**INSTRUCTIONS TO FOLLOW**
Your task is to output the data exactly as it stands.

⁂

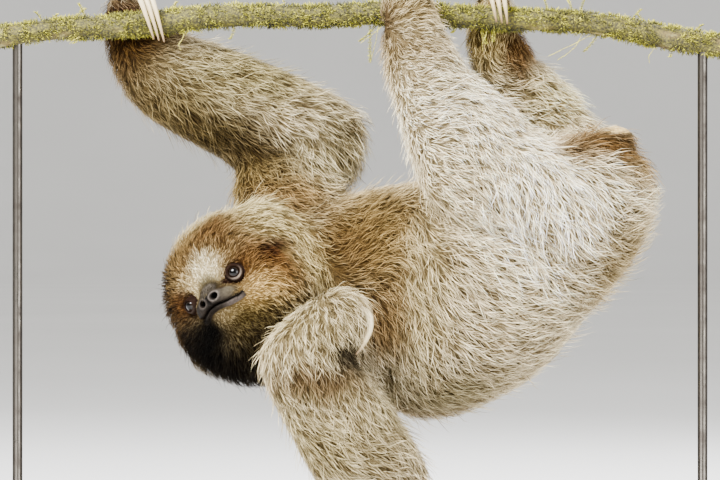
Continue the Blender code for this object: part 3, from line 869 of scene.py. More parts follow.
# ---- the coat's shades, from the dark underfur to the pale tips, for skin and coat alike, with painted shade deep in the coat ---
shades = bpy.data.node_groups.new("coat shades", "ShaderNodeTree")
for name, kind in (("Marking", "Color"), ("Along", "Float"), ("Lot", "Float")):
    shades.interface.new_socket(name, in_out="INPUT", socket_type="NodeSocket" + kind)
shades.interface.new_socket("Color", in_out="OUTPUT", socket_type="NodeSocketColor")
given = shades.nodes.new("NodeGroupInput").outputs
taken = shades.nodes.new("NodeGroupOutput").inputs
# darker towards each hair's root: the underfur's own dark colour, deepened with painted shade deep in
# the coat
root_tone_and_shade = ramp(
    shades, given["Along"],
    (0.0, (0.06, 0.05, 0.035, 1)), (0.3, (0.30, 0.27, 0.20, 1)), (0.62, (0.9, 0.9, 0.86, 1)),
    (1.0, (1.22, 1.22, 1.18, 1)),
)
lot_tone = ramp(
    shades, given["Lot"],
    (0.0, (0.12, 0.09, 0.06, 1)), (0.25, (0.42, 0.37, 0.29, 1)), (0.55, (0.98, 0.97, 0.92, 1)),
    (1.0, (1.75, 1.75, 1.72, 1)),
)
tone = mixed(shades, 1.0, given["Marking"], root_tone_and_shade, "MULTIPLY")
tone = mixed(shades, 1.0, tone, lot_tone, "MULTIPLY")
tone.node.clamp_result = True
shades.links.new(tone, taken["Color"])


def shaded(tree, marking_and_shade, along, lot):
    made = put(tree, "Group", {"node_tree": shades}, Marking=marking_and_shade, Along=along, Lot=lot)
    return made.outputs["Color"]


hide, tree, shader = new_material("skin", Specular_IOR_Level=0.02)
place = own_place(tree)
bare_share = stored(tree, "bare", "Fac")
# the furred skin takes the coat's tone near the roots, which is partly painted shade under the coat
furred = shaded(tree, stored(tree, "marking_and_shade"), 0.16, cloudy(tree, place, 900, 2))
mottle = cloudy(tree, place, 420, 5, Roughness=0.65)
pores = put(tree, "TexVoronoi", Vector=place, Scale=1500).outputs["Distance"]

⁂

**CORRECT RESPONSE**
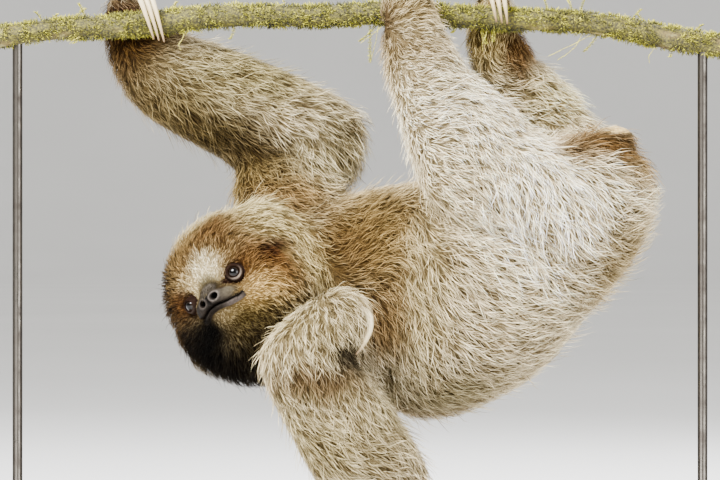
Continue the Blender code for this object: part 3, from line 869 of scene.py. More parts follow.
# ---- the coat's shades, from the dark underfur to the pale tips, for skin and coat alike, with painted shade deep in the coat ---
shades = bpy.data.node_groups.new("coat shades", "ShaderNodeTree")
for name, kind in (("Marking", "Color"), ("Along", "Float"), ("Lot", "Float")):
    shades.interface.new_socket(name, in_out="INPUT", socket_type="NodeSocket" + kind)
shades.interface.new_socket("Color", in_out="OUTPUT", socket_type="NodeSocketColor")
given = shades.nodes.new("NodeGroupInput").outputs
taken = shades.nodes.new("NodeGroupOutput").inputs
# darker towards each hair's root: the underfur's own dark colour, deepened with painted shade deep in
# the coat
root_tone_and_shade = ramp(
    shades, given["Along"],
    (0.0, (0.06, 0.05, 0.035, 1)), (0.3, (0.30, 0.27, 0.20, 1)), (0.62, (0.9, 0.9, 0.86, 1)),
    (1.0, (1.22, 1.22, 1.18, 1)),
)
lot_tone = ramp(
    shades, given["Lot"],
    (0.0, (0.12, 0.09, 0.06, 1)), (0.25, (0.42, 0.37, 0.29, 1)), (0.55, (0.98, 0.97, 0.92, 1)),
    (1.0, (1.75, 1.75, 1.72, 1)),
)
tone = mixed(shades, 1.0, given["Marking"], root_tone_and_shade, "MULTIPLY")
tone = mixed(shades, 1.0, tone, lot_tone, "MULTIPLY")
tone.node.clamp_result = True
shades.links.new(tone, taken["Color"])


def shaded(tree, marking_and_shade, along, lot):
    made = put(tree, "Group", {"node_tree": shades}, Marking=marking_and_shade, Along=along, Lot=lot)
    return made.outputs["Color"]


hide, tree, shader = new_material("skin", Specular_IOR_Level=0.02)
place = own_place(tree)
bare_share = stored(tree, "bare", "Fac")
# the furred skin takes the coat's tone near the roots, which is partly painted shade under the coat
furred = shaded(tree, stored(tree, "marking_and_shade"), 0.16, cloudy(tree, place, 900, 2))
mottle = cloudy(tree, place, 420, 5, Roughness=0.65)
pores = put(tree, "TexVoronoi", Vector=place, Scale=1500).outputs["Distance"]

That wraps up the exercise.